When President Trump ordered his cabinet to consider rule changes to address “conscience-based objections to the preventive-care mandate” on May 4, he said he was coming to the rescue of the Little Sisters of the Poor, a 178-year-old religious order that had refused to help provide contraceptive coverage.
But the draft rule goes far beyond that.
The Obama administration offered an exemption to houses of worship and a more limited “accommodation” to certain employers who had religious objections to providing or paying for contraceptive coverage. The Trump administration would offer exemptions to employers that object based on either religious beliefs or sincerely held “moral convictions.”
Most lawsuits attacking the mandate assert that it violates a 1993 law protecting religious liberty. The Trump administration acknowledges that the law, the Religious Freedom Restoration Act, “does not provide protection for nonreligious, moral conscientious objections.”
But, it said, Congress and the courts have long recognized the importance of respecting moral convictions as well as religious beliefs, in health care and other fields, and as an example it cited the exemption from military service available to certain “conscientious objectors.” And it noted that an early version of the First Amendment, proposed by James Madison, protected not only freedom of religion, but also “the full and equal rights of conscience.”
In 2014, the Supreme Court struck down the contraceptive coverage mandate “as applied to closely held corporations” like Hobby Lobby, a for-profit chain of craft stores owned by members of a Christian family who object to certain methods of contraception on religious grounds.
The Supreme Court did not decide whether the religious freedom law applied to publicly traded, for-profit corporations. But the Trump administration says such companies should have the same protections.
The draft rule would make the exemption available to for-profit as well as nonprofit entities, regardless of whether they are closely held or publicly traded.
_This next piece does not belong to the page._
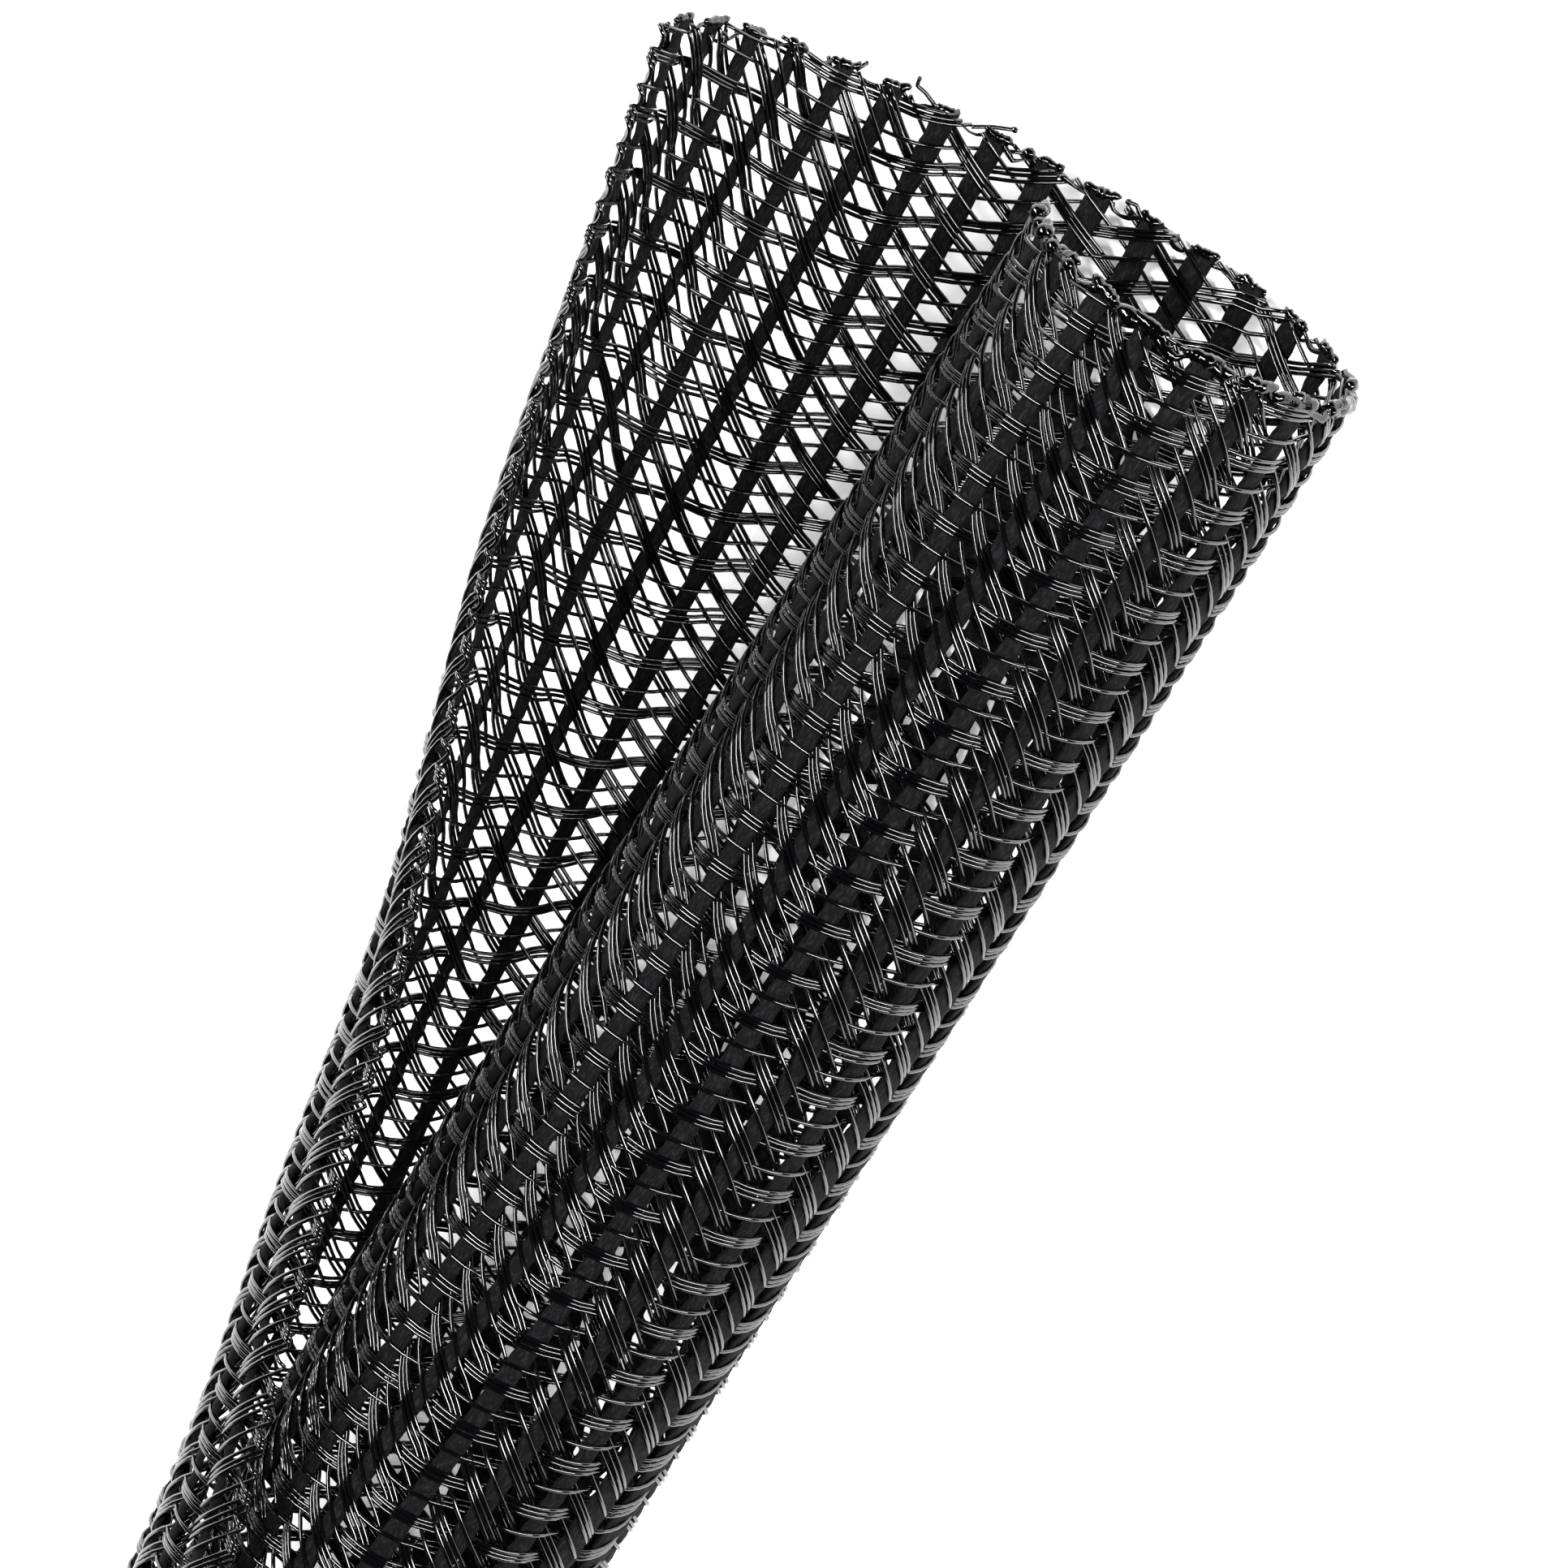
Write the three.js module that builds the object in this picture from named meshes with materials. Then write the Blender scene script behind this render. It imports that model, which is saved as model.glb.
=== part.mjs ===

The legal concept of a closely held company “is not well-defined or universally-accepted” and is “too imprecise” to be used in the birth control rule, the Trump administration says.
For that reason, the administration says, it will “exempt any entity possessing religious beliefs or moral convictions against the coverage required by the mandate, regardless of its corporate structure or ownership interests.”
The draft rule would also create an exemption for health insurance companies that have religious or moral objections to covering birth control. It would change the current accommodation for certain religiously affiliated employers from mandatory to optional. And it would allow insurers and employers to provide a separate insurance policy excluding coverage of contraceptives to individuals who have religious or moral objections.
The Trump administration discounts the possibility of harm to women, saying they can obtain access to contraceptives through a family member’s health plan, a plan sold on a public insurance exchange or “multiple other federal programs that provide free or subsidized contraceptives.”
The draft rule provides not just a handful of talking points, but a detailed analysis of the relevant law and policy, in anticipation of a legal fight with women’s rights advocates.
Under pressure from religious objectors, the Obama administration repeatedly revised its birth control rules, and the Trump administration cites these changes to show that the government has broad discretion to decide who is exempt from the mandate.
Federal law generally requires agencies to issue new rules as proposals, with an opportunity for public comment, but the new rule is labeled an interim final rule, meaning it could take effect immediately on publication in the Federal Register. Objecting employers urgently need relief, the administration said, and “it would be impracticable and contrary to the public interest to engage in full notice-and-comment rule-making.”